The Tutoring Research Group at the University of Memphis has developed a computer tutor (called AutoTutor) that simulates the discourse patterns and pedagogical strategies of unaccomplished human tutors. The typical tutor in a school system is unaccomplished in the sense that the tutor has had no training in tutoring strategies and has only introductory-to-intermediate knowledge about the topic. The development of AutoTutor was funded by an NSF grant (SBR 9720314, in the Learning and Intelligent Systems program). The discourse patterns and pedagogical strategies in AutoTutor were based on a previous project that dissected 100 hours of naturalistic tutoring sessions.

AutoTutor is currently targeted for college students in introductory computer literacy courses, who learn the fundamentals of hardware, operating systems, and the Internet. Instead of merely being an information delivery system, AutoTutor serves as a discourse prosthesis or collaborative scaffold that assists the student in actively constructing knowledge. AutoTutor presents questions and problems from a curriculum script, attempts to comprehend learner contributions that are entered by keyboard, answers student questions, formulates dialog moves that are sensitive to the learner's contributions (such as short feedback, pumps, prompts, assertions, corrections, and hints), and delivers the dialog moves with a talking head. The talking head displays emotions, produces synthesized speech with discourse-sensitive intonation, and points to entities on graphical displays. AutoTutor has seven modules: a curriculum
script, language extraction, speech act classification, latent semantic analysis (a statistical representation of domain knowledge), topic selection, dialog management, and a talking head. Evaluations of AutoTutor have shown that the tutoring system improves learning with an effect size that is comparable to typical human tutors in school systems, but not as high as accomplished human tutors and intelligent tutoring systems. The dialog moves of AutoTutor blend in the discourse context very smoothly because students cannot distinguish whether a speech act was generated by AutoTutor or a human tutor.
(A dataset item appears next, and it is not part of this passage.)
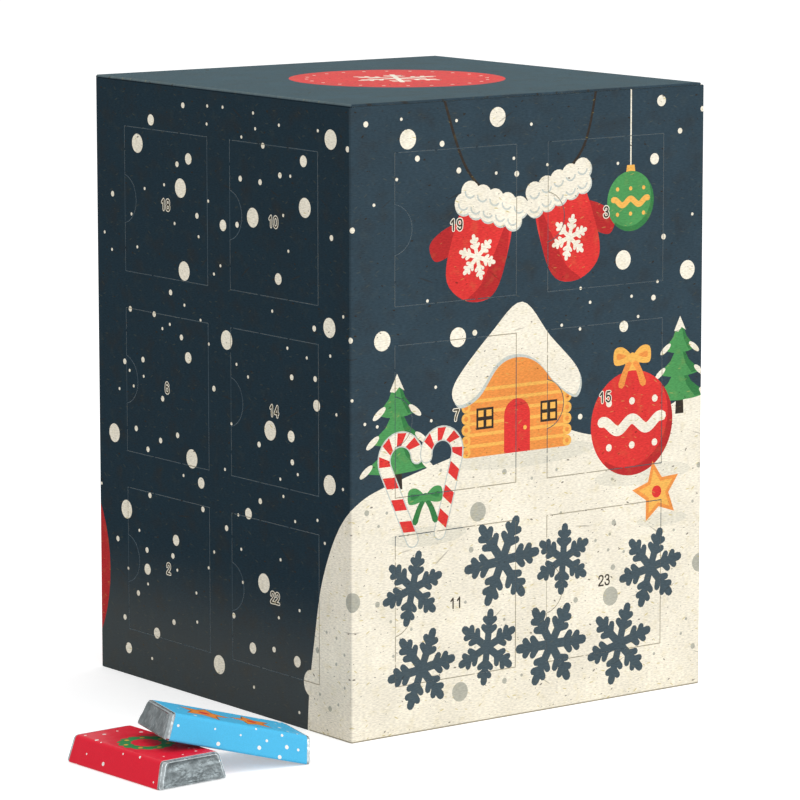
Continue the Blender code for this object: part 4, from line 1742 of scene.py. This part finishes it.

The proposed research will substantially expand the capabilities of AutoTutor by designing the discourse to handle more sophisticated tutoring mechanisms. These mechanisms should further enhance the active construction of knowledge. One enhancement is to get the student to articulate more knowledge, with more formal, symbolic, and precise specification; if the student doesn't say it, it is not considered covered by AutoTutor. Another enhancement is to set up the dialog so that it guides the user in manipulating a 3-dimensional microworld of a physical system; the student attempts to simulate a new state in the physical system by manipulating parameters, inputs, and formulae. The proposed research will develop AutoTutor in the domains of both computer literacy and Newtonian physics, so we will have some foundation for evaluating the generality of AutoTutor's mechanisms. AutoTutor has been designed to be generic, rather than domain-specific; an authoring tool will be developed that makes it easy for instructors to prepare new material on new topics. After the new versions of AutoTutor are completed, we will evaluate its effectiveness on learning gains, conversational smoothness, and pedagogical quality. During the course of achieving these engineering and educational objectives, the proposed project will
conduct basic research in cognitive psychology, discourse processes, computer science, and
computational linguistics. This research cuts across quadrant 2 (behavioral, cognitive, affective, and social aspects of human learning) and quadrant 3 (SMET learning in formal and informal educational settings).